The Russian-speaking LGBT+ community, he says, face dual discrimination in the Baltic states.
“They receive aggression from their own Russian-speaking community, which is more conservative than the local population,” says Voskresenski.
“But they are also met with aggression from the society in the Baltic states and are under discrimination as Russian-speakers,” he says, a conclusion he draws from conversations with the community here and the local political discourse.
The problem lies with the governments, but also the Russian-speaking communities themselves, and the negative sentiments could be exploited by the Kremlin, as in Ukraine, said Voskresenski.
Therefore, “it’s important that [the Russian-speaking community] has a voice and their relationship to the society changes.”
Russian presence among the crowds in Vilnius, presented “one of the few chances for dialogue” between them and the local people in the Baltics, he said.
Russian tricolour “a contentious issue”
On June 8, Jonas Danilov stood with the Russian tricolour in hand. Among the rainbow flags of the Baltic pride, Russian political slogans, posters and the tricolour – symbolising repression for many in the Baltic states – brought a more solemn mood to the procession.

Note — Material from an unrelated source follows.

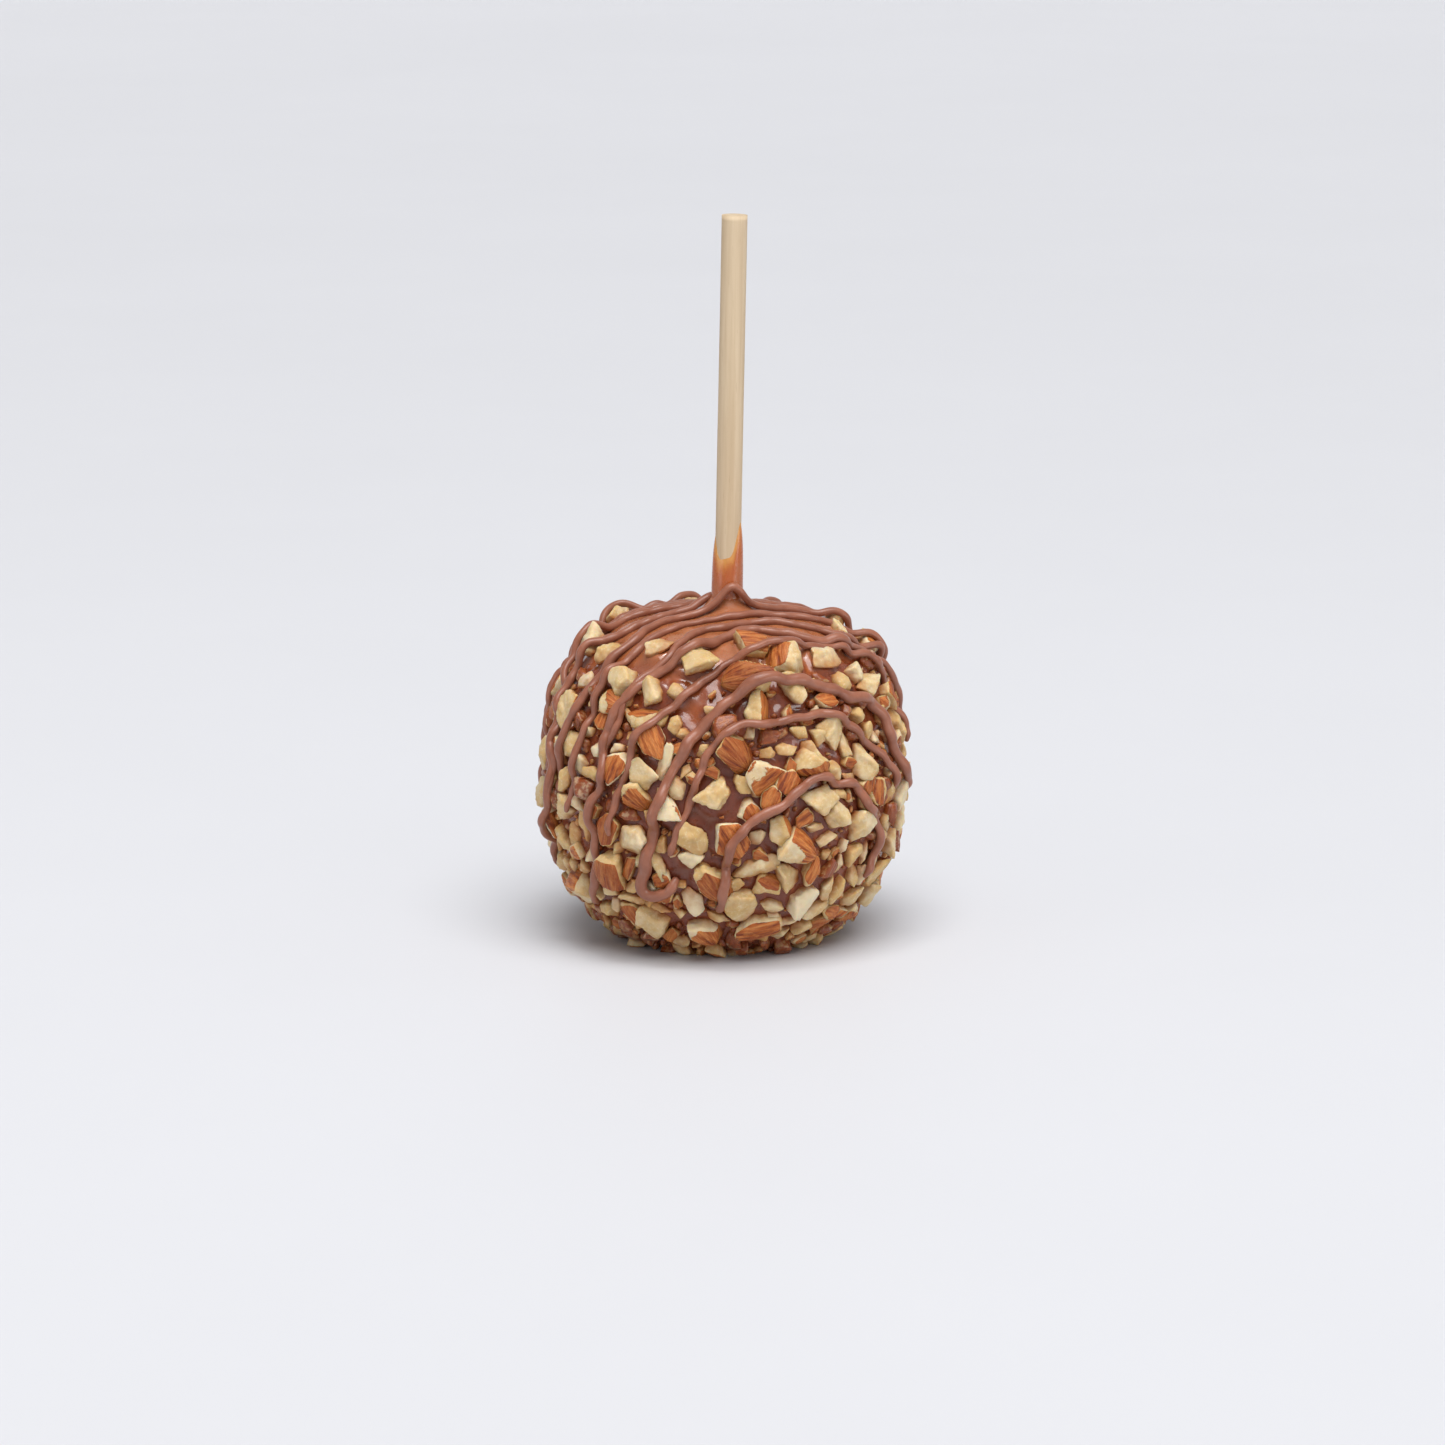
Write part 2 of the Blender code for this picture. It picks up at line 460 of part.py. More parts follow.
def make_caramel(collection):
    """The bare coated body: turned, swollen, with a leaning collar and an uneven lip."""
    mesh = turned_mesh(body_outline(), BODY_SIDES)
    points = numpy.array([vertex.co for vertex in mesh.vertices])
    points = swollen(points)
    around = numpy.arctan2(points[:, 0], -points[:, 1])
    off_axis = numpy.hypot(points[:, 0], points[:, 1]) > TINY
    collar = COLLAR_TOP - COLLAR_BOTTOM
    climb = smooth_step((points[:, 2] - COLLAR_BOTTOM) / collar)
    lip = sum(height * numpy.cos(waves * around + phase) for waves, phase, height in LIP_WAVES)
    lean = smooth_step((points[:, 2] - crown_height(BODY_RADIUS / 2)) / collar)
    points[:, 2] += climb * lip * off_axis
    points[:, 0] += lean * stick_shift(points[:, 2])
    mesh.vertices.foreach_set("co", points.ravel())
    mesh.update()
    mesh.materials.append(make_material(CARAMEL))
    return new_object("coated_apple", mesh, collection)


# The nuts.

def almond_field(places):
    """Less than 1 inside a whole almond that lies along X, and 1 on its skin."""
    along = numpy.clip(places[:, 0] / ALMOND_HALF[0], -1, 1)
    waist = (1 - along) ** TIP_POWER * (1 + along) ** BLUNT_POWER / ALMOND_PEAK
    waist = numpy.maximum(waist, TINY)
    return (places[:, 1] / ALMOND_HALF[1] / waist) ** 2 + (places[:, 2] / ALMOND_HALF[2] / waist) ** 2


def nut_height(width):
    return min(NUT_PLUMPNESS * width + NUT_LEAST_HEIGHT, NUT_MOST_HEIGHT)


def front_nut(number, row):
    azimuth, elevation, length, width, turn, skin, pointed = row
    seed = NUT_SEED * SEEDS_EACH + number
    tilt = numpy.random.RandomState(seed + TILT_SEED).uniform(-FRONT_TILT, FRONT_TILT, 2)
    return {"place": body_points(directions_at([azimuth], [elevation]))[0],
            "length": length * MM, "width": width * MM, "height": nut_height(width * MM),
            "turn": turn, "skin": skin, "pointed": pointed, "along": FRONT_ALONG,
            "tilt": tilt, "seed": seed}


def front_nuts():
    """The nuts and chips that are placed by hand, numbered one after another."""
    rows = FRONT_NUTS + tuple(row + (False,) for row in FRONT_CHIPS)
    return [front_nut(number, row) for number, row in enumerate(rows)]


def drawn_nuts(shortest, longest, draws):
    """Candidates for one nut of the scatter, from rows of ten numbers between 0 and 1."""
    azimuths = 360 * draws[:, 0] - 180
    low = math.sin(math.radians(NUT_BOTTOM_EDGE))
    high = math.sin(math.radians(NUT_TOP_EDGE + NUT_TOP_WANDER))
    elevations = numpy.degrees(numpy.arcsin(low + (high - low) * draws[:, 1]))
    lengths = (shortest + (longest - shortest) * draws[:, 2]) * MM
    narrow, wide = WIDTH_SHARES
    widths = lengths * (narrow + (wide - narrow) * draws[:, 3])
    return azimuths, elevations, lengths, widths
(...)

Yet, the goal was to show that Russia isn’t only the Kremlin, said Danilov, a Russian-speaker from Lithuania’s Klaipėda who helped organize the marching group.
“But, alas, the flag became a contentious issue” and there were Russian political refugees in Vilnius that “refused to walk with us – considering this flag to be too stained by the rulers of Russia,” he said.
Danilov stressed it wasn’t a Russian group only, but included local Russian-speakers – “for example, a Russian language teacher in a Vilnius school.”
“Initially, I just wanted to gather my friends from Kaliningrad to go to the Baltic Pride together. But Lithuania did not give someone a visa, and someone else was afraid of the reaction from friends and relatives.”
The Lithuanian MFA did not comment on specific cases of visa denials, and the LGL did not have such information.
Voskresenski, marching alongside Jonas, said that the controversial so-called gay propaganda law in Russia has also pushed the community underground. They are “refused rent, refused service in the shops,” says Voskresenski, and “now people are simply afraid, there is a sense of fear across Russia”.
“Some people simply live in a social ghetto,” isolating themselves for protection, according to Voskresenski.
Yet, “there is a paradox – because propaganda machine in Russia is now aimed at Ukraine, the gay community can organize among themselves,” sometimes without any negative consequences.
Still, those attending protests can be issued fines in the thousands of dollars, which according to Voskresenski’s friend, is “a personal [and unaffordable] catastrophe”.
“The Russian regime is very inconsistent,” he said.